On May 17, 1987, the U.S. Navy guided-missile frigate USS Stark was on a patrol in the central Persian Gulf
At night, Stark came under attack from an apparent Iraqi Air Force jet Aircraft. An Iraqi pilot attacked USS Stark in a Dassault Falcon 50 modified business jet armed. American Intelligence was convinced the attack was made with a Dassault Mirage F1, even though the Mirage did not have the capability at the time.
The Falcon took off from the airbase of Shaibah and headed south into the Persian Gulf also along the coast.
Radars on the U.S. warship tracked the aircraft as it approached, and Capt. Glenn R. Brindel ordered his radioman to issue a warning and request the pilot to identify himself.
The Iraqi did not respond. Instead, he approached to a range of 35 kilometers and fired two Aerospatiale AM.39 Exocet anti-ship missiles. (The first Exocet missile was fired 22 miles (35 km) from the ship, and the second Exocet was fired from 15 miles (24 km). The pilot then banked left and began to withdraw.
The AWACS plane was still in the area and just after witnessing the attack, radioed a nearby Saudi airbase to send aircraft for an interception, but the ground controllers did not have the authority to order a sortie and the Iraqi jet left unharmed. The USN rules of engagement applicable at the time allowed Stark to defend herself after sufficiently warning the hostile aircraft
Stark’s radars failed to detect the incoming missiles and thus the crew realized much too late that it was under fire. Underway at an altitude of only three meters and guided by their relatively simple active-radar homing heads, both missiles aimed for the part of the ship with the highest radar cross-section.
The first penetrated the hull directly under the bridge. It failed to explode but its unspent rocket fuel ignited and sparked a raging fire. The second Exocet hit almost the same spot and detonated, tearing a three-meter by 4.6-meter hole in the hull.
Combined, the two missiles inflicted massive damage and ignited a conflagration that burned for almost 24 hours. In order to prevent his ship from sinking, Brindel ordered the flooding of the starboard side of the ship, thus keeping the hole on the port side above water.
Aftermath of USS Stark incident
Supported by the destroyers USS Waddell and USS Conyngham, the ship barely managed to reach the port of Manama in Bahrain the next day. The destroyer tender USS Acadia affected temporary repairs.

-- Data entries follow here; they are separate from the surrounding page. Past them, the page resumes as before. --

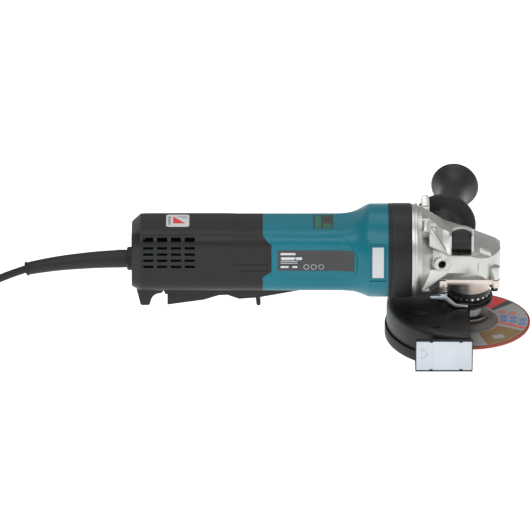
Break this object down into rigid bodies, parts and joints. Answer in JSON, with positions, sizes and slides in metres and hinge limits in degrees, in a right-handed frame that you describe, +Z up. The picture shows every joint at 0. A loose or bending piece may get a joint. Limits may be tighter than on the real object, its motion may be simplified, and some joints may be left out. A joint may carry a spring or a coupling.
{
  "type": "angle grinder",
  "caption": "Corded angle grinder with a paddle switch, gear head, turning wheel guard with clip cover, disc and side handle; the cord is coiled behind it.",
  "frame": {"origin": "centre of the mouth of the free thread for the side handle, on the right of the gear head", "axes": "+X forward along the motor axis towards the wheel, +Z up along the spindle, +Y towards the fitted side handle"},
  "size_m": [0.697, 0.2488, 0.1412],
  "materials": {
    "motor_housing": "satin moulded teal",
    "fan_ring": "matt black",
    "fan_baffle": "matt",
    "rear_shell_near": "fine-grained black",
    "rear_shell_far": "fine-grained black",
    "rear_shell_screws": "blackened",
    "gear_housing": "satin die cast",
    "gear_housing_screws": "blackened",
    "bearing_box": "satin die cast",
    "bearing_box_screws": "black oxide",
    "dust_seal": "felt",
    "stator_core": "laminated",
    "field_coils": "enamelled copper wire",
    "armature_shaft": "ground",
    "armature_core": "laminated",
    "armature_windings": "enamelled copper wire",
    "commutator": "turned copper",
    "cooling_fan": "moulded",
    "pinion": "ground",
    "pinion_nut": "plain",
    "armature_inner_rings": "ground",
    "bearing_outer_rings": "ground",
    "bearing_balls": "polished",
    "needle_bearing": "ground",
    "brush_holders": "matt",
    "carbon_brushes": "carbon",
    "brush_springs": "spring wire",
    "switch_body": "matt",
    "switch_plunger": "moulded",
    "speed_module": "potted electronics",
    "capacitor": "moulded",
    "cord_clamp": "moulded",
    "spindle": "ground",
    "bevel_gear": "cut steel",
    "spindle_inner_ring": "ground",
    "inner_flange": "turned",
    "abrasive_wheel": "bonded abrasive with a paper label",
    "lock_nut": "blackened",
    "wheel_guard": "black paint",
    "guard_rivets": "painted black",
    "clip_cover": "black paint",
    "latch_plate": "zinc plated",
    "guard_lever": "zinc plated",
    "lever_pivot": "black oxide",
    "lever_spring": "spring wire",
    "side_grip": "fine-grained black",
    "handle_stud": "zinc plated",
    "switch_paddle": "smooth black",
    "paddle_pin": "ground",
    "lock_off_lever": "smooth black",
    "lock_button": "smooth black",
    "lock_spring": "spring wire",
    "cord_guard": "moulded rubber",
    "power_cord": "rubber sheath",
    "cord_coil": "rubber sheath",
    "cord_tie": "woven strap",
    "plug_body": "moulded",
    "plug_pins": "nickel plated"
  },
  "bodies": {
    "housing": {"motor_housing": "motor_housing", "fan_ring": "fan_ring", "fan_baffle": "fan_baffle", "rear_shell_near": "rear_shell_near", "rear_shell_far": "rear_shell_far", "rear_shell_screws": "rear_shell_screws", "gear_housing": "gear_housing", "gear_housing_screws": "gear_housing_screws", "bearing_box": "bearing_box", "bearing_box_screws": "bearing_box_screws", "dust_seal": "dust_seal", "stator_core": "stator_core", "field_coils": "field_coils", "bearing_outer_rings": "bearing_outer_rings", "bearing_balls": "bearing_balls", "needle_bearing": "needle_bearing", "brush_holders": "brush_holders", "carbon_brushes": "carbon_brushes", "brush_springs": "brush_springs", "switch_body": "switch_body", "speed_module": "speed_module", "capacitor": "capacitor", "cord_clamp": "cord_clamp", "lever_pivot": "lever_pivot", "lever_spring": "lever_spring", "side_grip": "side_grip", "handle_stud": "handle_stud", "paddle_pin": "paddle_pin", "lock_spring": "lock_spring", "cord_guard": "cord_guard", "power_cord": "power_cord", "cord_coil": "cord_coil", "cord_tie": "cord_tie", "plug_body": "plug_body", "plug_pins": "plug_pins"},
    "armature": {"armature_shaft": "armature_shaft", "armature_core": "armature_core", "armature_windings": "armature_windings", "commutator": "commutator", "cooling_fan": "cooling_fan", "pinion": "pinion", "pinion_nut": "pinion_nut", "armature_inner_rings": "armature_inner_rings"},
    "spindle": {"spindle": "spindle", "bevel_gear": "bevel_gear", "spindle_inner_ring": "spindle_inner_ring", "inner_flange": "inner_flange", "abrasive_wheel": "abrasive_wheel", "lock_nut": "lock_nut"},
    "guard": {"wheel_guard": "wheel_guard", "guard_rivets": "guard_rivets", "clip_cover": "clip_cover", "latch_plate": "latch_plate"},
    "guard_lever": {"guard_lever": "guard_lever"},
    "paddle": {"switch_paddle": "switch_paddle"},
    "lock_off": {"lock_off_lever": "lock_off_lever"},
    "plunger": {"switch_plunger": "switch_plunger"},
    "shaft_lock": {"lock_button": "lock_button"}
  },
  "joints": [
    {"name": "armature_spin", "type": "hinge", "parent": "housing", "child": "armature", "pos_m": [-0.0914, 0.034, 0], "axis": [1, 0, 0], "continuous": true},
    {"name": "spindle_spin", "type": "hinge", "parent": "housing", "child": "spindle", "pos_m": [0.0286, 0.034, -0.04], "axis": [0, 0, 1], "continuous": true},
    {"name": "guard_turn", "type": "hinge", "parent": "housing", "child": "guard", "pos_m": [0.0286, 0.034, -0.047], "axis": [0, 0, 1], "range_deg": [-90, 90]},
    {"name": "guard_lever_swing", "type": "hinge", "parent": "housing", "child": "guard_lever", "pos_m": [0.0016, 0.01, -0.038], "axis": [0, 0, 1], "range_deg": [-10, 0], "stiffness_Nm_per_rad": 0.3, "springref_deg": 8.59},
    {"name": "paddle_squeeze", "type": "hinge", "parent": "housing", "child": "paddle", "pos_m": [-0.1234, 0.034, -0.0349], "axis": [0, 1, 0], "range_deg": [0, 3.5], "stiffness_Nm_per_rad": 6, "springref_deg": -4.58},
    {"name": "lock_off_swing", "type": "hinge", "parent": "paddle", "child": "lock_off", "pos_m": [-0.1869, 0.034, -0.043], "axis": [0, 1, 0], "range_deg": [0, 25], "stiffness_Nm_per_rad": 0.02, "springref_deg": -11.46},
    {"name": "plunger_slide", "type": "slide", "parent": "housing", "child": "plunger", "axis": [0, 0, 1], "range_m": [0, 0.0039]},
    {"name": "shaft_lock_press", "type": "slide", "parent": "housing", "child": "shaft_lock", "axis": [0, 0, -1], "range_m": [0, 0.003], "stiffness_N_per_m": 900, "springref_m": -0.002, "deforming": ["lock_spring"]}
  ],
  "couplings": [
    {"joint": "spindle_spin", "follows": "armature_spin", "ratio": -0.28947},
    {"joint": "plunger_slide", "follows": "paddle_squeeze", "m_per_rad": 0.063}
  ]
}
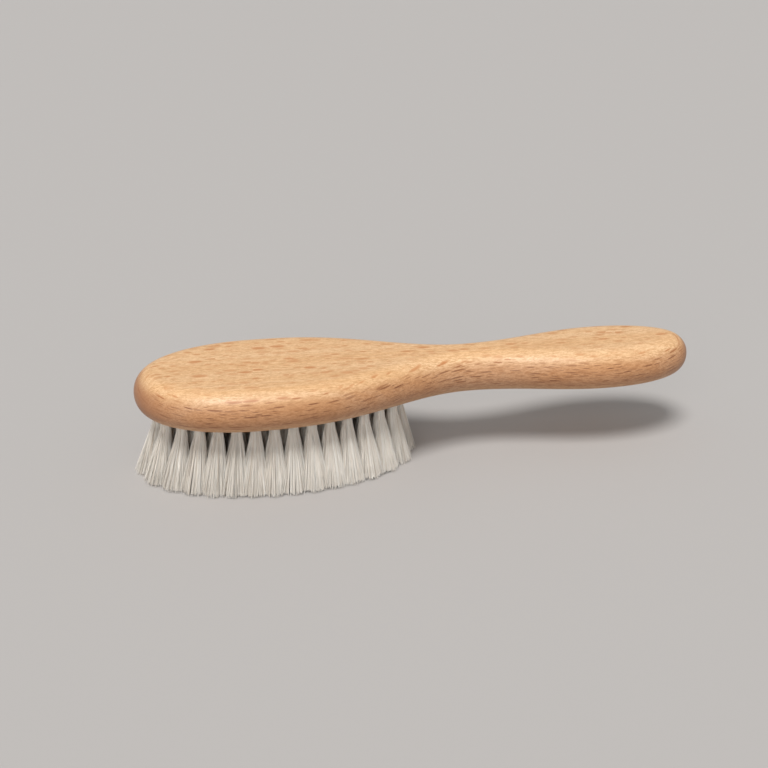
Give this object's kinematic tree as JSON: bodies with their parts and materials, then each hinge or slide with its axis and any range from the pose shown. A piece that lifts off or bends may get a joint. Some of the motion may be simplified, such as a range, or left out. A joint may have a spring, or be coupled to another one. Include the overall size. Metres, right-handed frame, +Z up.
{
  "type": "clothes brush",
  "caption": "Small hand brush: flat rounded beech body with an oval head, a waisted neck and a plain grip, and soft flared hair tufts anchored in blind bores.",
  "frame": {"origin": "on the surface that the hair tips stand on, under the middle of the body's length and width", "axes": "+X along the brush towards the end of the grip, +Y across it, +Z up out of the flat back"},
  "size_m": [0.17, 0.0466, 0.0325],
  "materials": {
    "beech": "oiled and waxed, satin",
    "goat_hair": "natural off-white goat hair, soft matt sheen",
    "anchor_wire": "bright drawn flat wire"
  },
  "bodies": {
    "root": {"wooden_body": "beech", "wire_anchors": "anchor_wire", "outer_tuft_01": "goat_hair", "outer_tuft_02": "goat_hair", "outer_tuft_03": "goat_hair", "outer_tuft_04": "goat_hair", "outer_tuft_05": "goat_hair", "outer_tuft_06": "goat_hair", "outer_tuft_07": "goat_hair", "outer_tuft_08": "goat_hair", "outer_tuft_09": "goat_hair", "outer_tuft_10": "goat_hair", "outer_tuft_11": "goat_hair", "outer_tuft_12": "goat_hair", "outer_tuft_13": "goat_hair", "outer_tuft_14": "goat_hair", "outer_tuft_15": "goat_hair", "outer_tuft_16": "goat_hair", "outer_tuft_17": "goat_hair", "outer_tuft_18": "goat_hair", "outer_tuft_19": "goat_hair", "outer_tuft_20": "goat_hair", "outer_tuft_21": "goat_hair", "outer_tuft_22": "goat_hair", "outer_tuft_23": "goat_hair", "outer_tuft_24": "goat_hair", "outer_tuft_25": "goat_hair", "outer_tuft_26": "goat_hair", "outer_tuft_27": "goat_hair", "outer_tuft_28": "goat_hair", "outer_tuft_29": "goat_hair", "outer_tuft_30": "goat_hair", "middle_tuft_01": "goat_hair", "middle_tuft_02": "goat_hair", "middle_tuft_03": "goat_hair", "middle_tuft_04": "goat_hair", "middle_tuft_05": "goat_hair", "middle_tuft_06": "goat_hair", "middle_tuft_07": "goat_hair", "middle_tuft_08": "goat_hair", "middle_tuft_09": "goat_hair", "middle_tuft_10": "goat_hair", "middle_tuft_11": "goat_hair", "middle_tuft_12": "goat_hair", "middle_tuft_13": "goat_hair", "middle_tuft_14": "goat_hair", "middle_tuft_15": "goat_hair", "middle_tuft_16": "goat_hair", "middle_tuft_17": "goat_hair", "middle_tuft_18": "goat_hair", "middle_tuft_19": "goat_hair", "middle_tuft_20": "goat_hair", "centre_tuft_01": "goat_hair", "centre_tuft_02": "goat_hair", "centre_tuft_03": "goat_hair", "centre_tuft_04": "goat_hair", "centre_tuft_05": "goat_hair", "centre_tuft_06": "goat_hair", "centre_tuft_07": "goat_hair"}
  },
  "joints": []
}
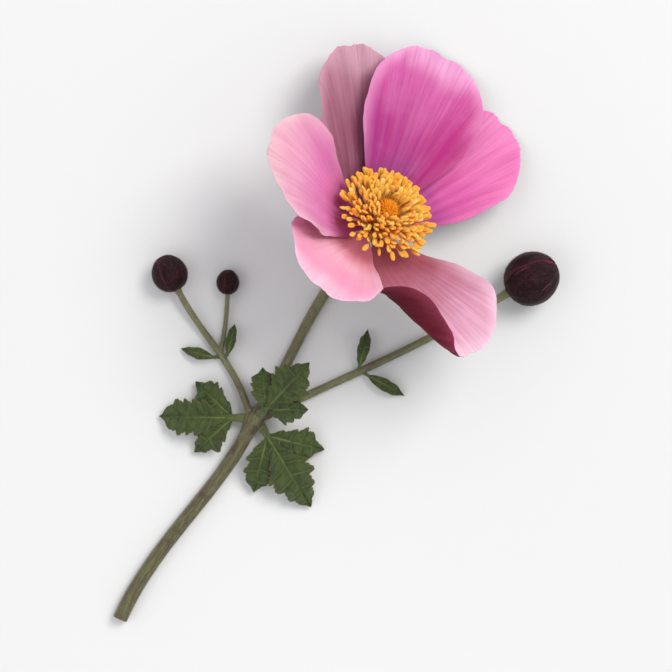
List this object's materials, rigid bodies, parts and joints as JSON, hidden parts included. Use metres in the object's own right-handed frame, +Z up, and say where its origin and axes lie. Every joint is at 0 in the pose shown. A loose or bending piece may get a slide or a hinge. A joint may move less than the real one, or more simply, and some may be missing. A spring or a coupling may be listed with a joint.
{
  "type": "japanese anemone flower",
  "caption": "Picked pink anemone flower lying on its side: an open flower with a golden ring of stamens on a slim stem, with closed buds and a leafy whorl below it.",
  "frame": {"origin": "on the surface that the flower lies on, under the middle of its overall box", "axes": "+Y runs from the cut end of the stem to the flower, +X to the right of that seen from above, +Z up"},
  "size_m": [0.0766, 0.1358, 0.0412],
  "materials": {
    "tepal_inner": "satin",
    "tepal_outer": "satin",
    "anther": "matte",
    "carpel": "matte",
    "stalk": "matte",
    "leaf": "satin",
    "bud": "matte"
  },
  "bodies": {
    "root": {"tepal_outer_1": "tepal_outer", "tepal_inner_1": "tepal_inner", "tepal_outer_2": "tepal_outer", "tepal_inner_2": "tepal_inner", "tepal_inner_3": "tepal_inner", "tepal_outer_3": "tepal_outer", "stamens_outer_whorl": "anther", "stamens_middle_whorl": "anther", "stamens_inner_whorl": "anther", "carpel_head": "carpel", "flower_stalk": "stalk", "main_stem": "stalk", "bud_stalk_large": "stalk", "bud_stalk_small": "stalk", "bud_stalk_tiny": "stalk", "bud_large": "bud", "bud_small": "bud", "bud_tiny": "bud", "bract_left": "leaf", "bract_right": "leaf", "bract_upper": "leaf", "bractlet_small_a": "leaf", "bractlet_small_b": "leaf", "bractlet_large_a": "leaf", "bractlet_large_b": "leaf"}
  },
  "joints": []
}
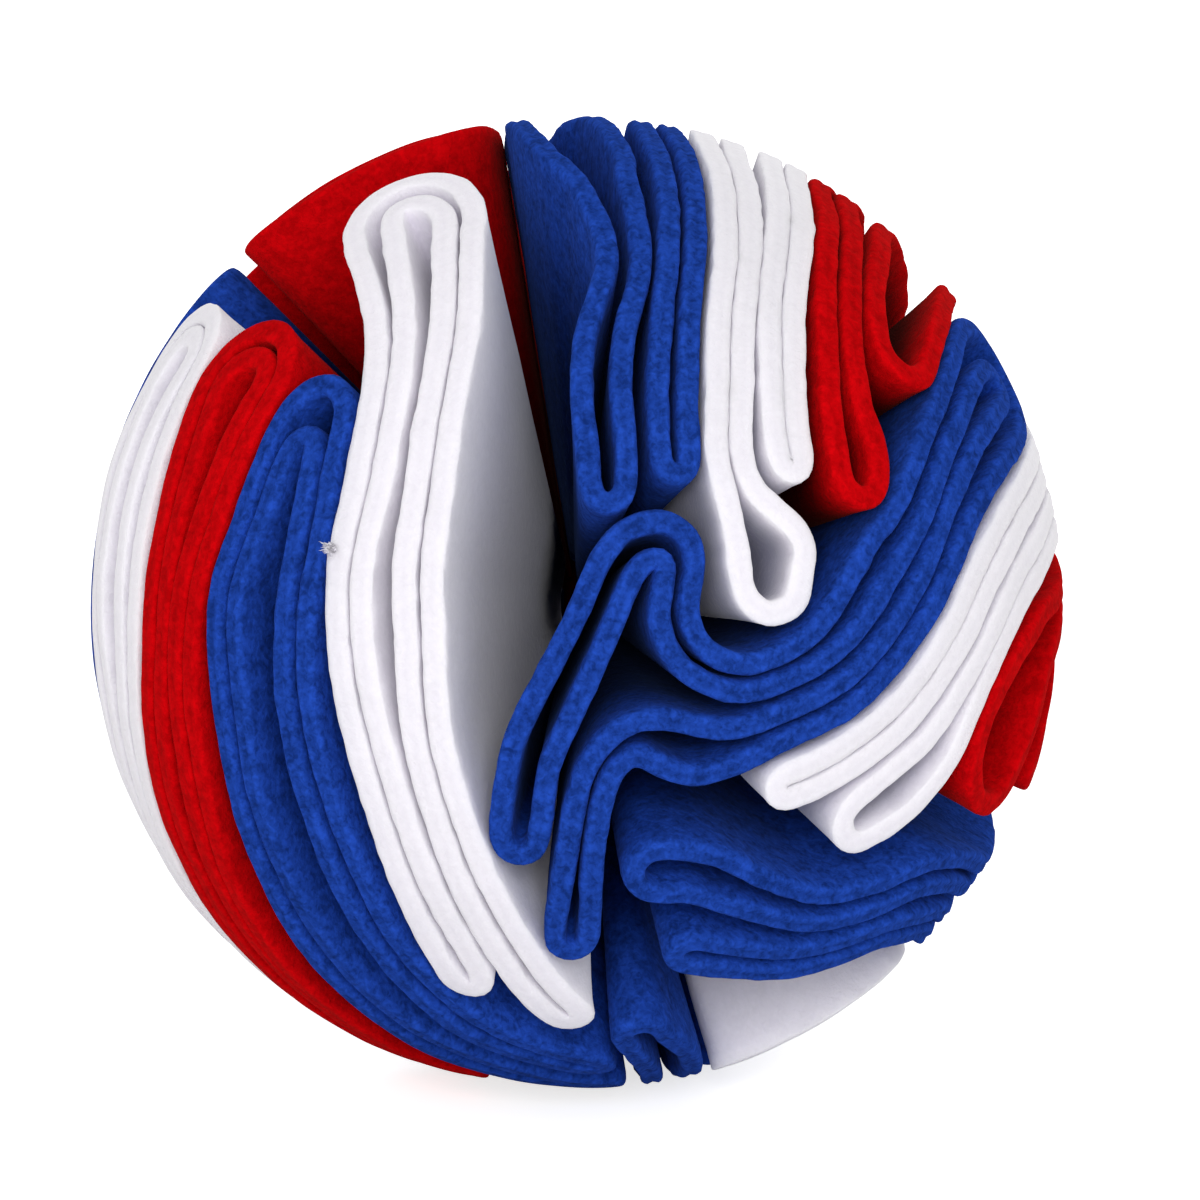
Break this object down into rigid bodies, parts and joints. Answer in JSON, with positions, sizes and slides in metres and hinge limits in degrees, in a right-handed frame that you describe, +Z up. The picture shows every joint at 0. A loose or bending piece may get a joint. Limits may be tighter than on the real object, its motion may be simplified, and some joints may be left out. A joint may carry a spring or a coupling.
{
  "type": "snuffle ball",
  "caption": "Dog's snuffle ball of folded fleece discs gathered at the centre, with folds and gaps between them that hide treats.",
  "frame": {"origin": "middle of the flat spot under the ball, on the surface that it rests on", "axes": "-Y towards the front, the side with the white curl at its left; +X to the right seen from the front; +Z up"},
  "size_m": [0.1495, 0.1499, 0.1483],
  "materials": {
    "blue_fleece": "brushed fleece",
    "white_fleece": "brushed fleece",
    "red_fleece": "brushed fleece"
  },
  "bodies": {
    "root": {"left_white_inner": "white_fleece", "left_blue": "blue_fleece", "left_red": "red_fleece", "left_white_outer": "white_fleece", "left_blue_back": "blue_fleece", "back_red": "red_fleece", "back_white": "white_fleece", "back_blue": "blue_fleece", "mid_red": "red_fleece", "crown_red": "red_fleece", "top_blue": "blue_fleece", "top_white": "white_fleece", "top_red": "red_fleece", "right_blue": "blue_fleece", "right_white": "white_fleece", "right_red": "red_fleece", "low_blue": "blue_fleece", "low_white": "white_fleece", "foot_blue": "blue_fleece"}
  },
  "joints": []
}
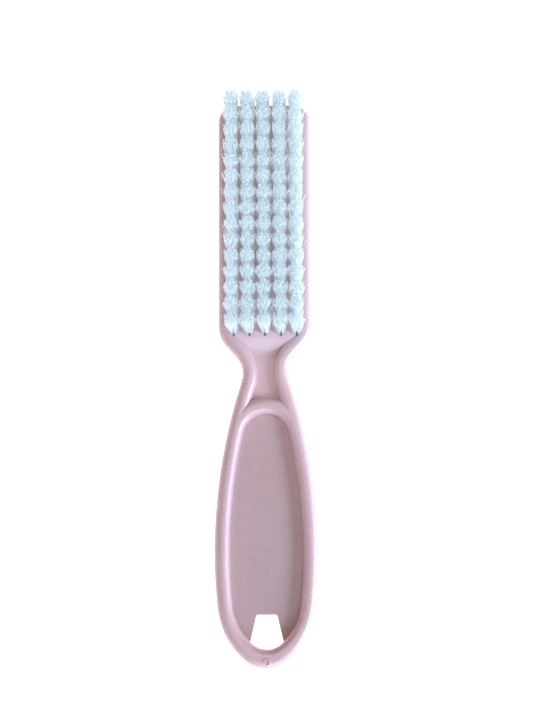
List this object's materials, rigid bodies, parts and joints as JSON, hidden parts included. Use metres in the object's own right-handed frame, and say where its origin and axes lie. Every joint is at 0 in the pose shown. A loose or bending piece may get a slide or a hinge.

Twenty-nine U.S. Navy personnel died in the initial explosion and fire, two of whom were lost at sea. Eight others died of their injuries, while 21 were injured. The Navy’s incident review board relieved Brindel of command and recommended him for court-martial. Eventually, he received non-judicial punishment and retired early.
How could it happen that an Iraqi aircraft attacked Stark, and what could have been the motives and orders of the pilot, have remained unclear ever since?
Baghdad claimed that the warship was underway within what it declared a war-zone but subsequently apologized, anyway. “The pilot mistook Stark for an Iranian tanker,” the Iraqi government stated.
While not entirely trusting this version, the U.S. government never punished Iraq for the attack — Washington accepted the apology and actually assigned blame to the Iranians, instead. Official attempts to meet and interview the pilot that flew the attack failed, despite Saddam Hussein’s promises of full access.’
American officials claimed that the Iraqi jet’s pilot was not acting under orders from his government and that he was later executed. This has been disputed, as an Iraqi Air Force officer later stated that the pilot was not punished and that he was still alive.
Washington used the incident to pressure Iran, which it later blamed for the whole situation. President Reagan said “We’ve never considered them hostile at all”, and “the villain in the piece is Iran”
On 21 June 2011, an agreement was reached between the governments of the United States and Iraq regarding claims of United States citizens against the regime of Saddam Hussein. The Iraqi government established a fund of $400 million to compensate prisoners of war and hostages in the Persian Gulf War, and those killed or injured in the 1987 attack on Stark. The U.S. Department of State is establishing a mechanism to process applications for compensation.